Was under the assumption that this didnt happen anymore but came to know a few months ago that Google has 2 keyword buckets. One the ad serving bucket of words and the another with keywords that dont generate enough search volume. It helps them save on server space or something. The only time such words will because truly active and move into the ad serving bucket is when the word(s) start generating high number of searches.
This is obviously silly because google is making us actively buying expensive words. I am sure no one minds getting 1 click a day on a long tail keyword. Usually long tail (depending on how you define it), might help get better conversions but unfortunately we dont even get the opportunity to figure that out.
Let's get AWA in here to tell us how he doesn't know the answer...oh wait that's another thread...LOL
Anyhow, the google reps are really pushing low numbers in adgroups and broad match all the way.

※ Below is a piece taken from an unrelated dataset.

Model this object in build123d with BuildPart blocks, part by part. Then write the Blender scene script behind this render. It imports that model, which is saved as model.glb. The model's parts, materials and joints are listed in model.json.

The days of hundreds of thousands of exact matched keywords are over for google. Fortunately those days still exist on OV and MSN.
the consumer loves long tail - when they search for something very specific and it's there to click on - they come to love the ads. since G is making huge efforts to measure specificty and relevance, it is beyond my understanding as to why they'd shave the very best from the auction.
low volume is a horrible reason to block bidders. i understand they want volume, as any biz does - but including the long tail improves the consumer's experience and makes them more likely to keep on clicking on those ads.
if a search engine emerged that focused more on the long tail, i think they'd teach others a thing or two about roi. littering every serps page with broad match junk isn't sustainable. people, those that search, that i talk to everyday reiterate my beliefs in this regard. long tail ads are more than a necessity to sustaining interest in ads, they are the backbone.
looking at some of my low volume stuff that's not showing, again, I put my feet in every party's shoes - g, consumer, me, my competitors who are broad matching, etc - nobody is benefiting at all - and all are getting less than the best.
if not G, that's an opportunity that somebody will eventually cover.
Exactly. And when a consumer is looking for taupe, they mean taupe and not brown. If I then go ahead and enter a bid on that keyword and a landing page that goes with it and an ad that also goes with it - and i know from history that my CTRs will be very, very high - and so will my conversion rates... then i scratch my head when G turns them off for "low volume"...
In years past, when G couldn't verify that I really had taupe on my site to offer (they used to completely ignore the panding page), then I understand why long tail was viewed as overhead (where many people would be gaming G and entering vast amounts of long tail)... but today, with built-in specificty and relevance and ability for g to measure it so well, and to measure its outcomes so well too, blocking long tail is backwards... completely backwards.
Yes, this is low volume, but the point is that relevance and specificity shouldn't have limits imposed without very strong reasons - ones that are insurmountable. My own gains aside (this is a very tiny piece of my business), it's too important to serving consumers and preventing ad blindness.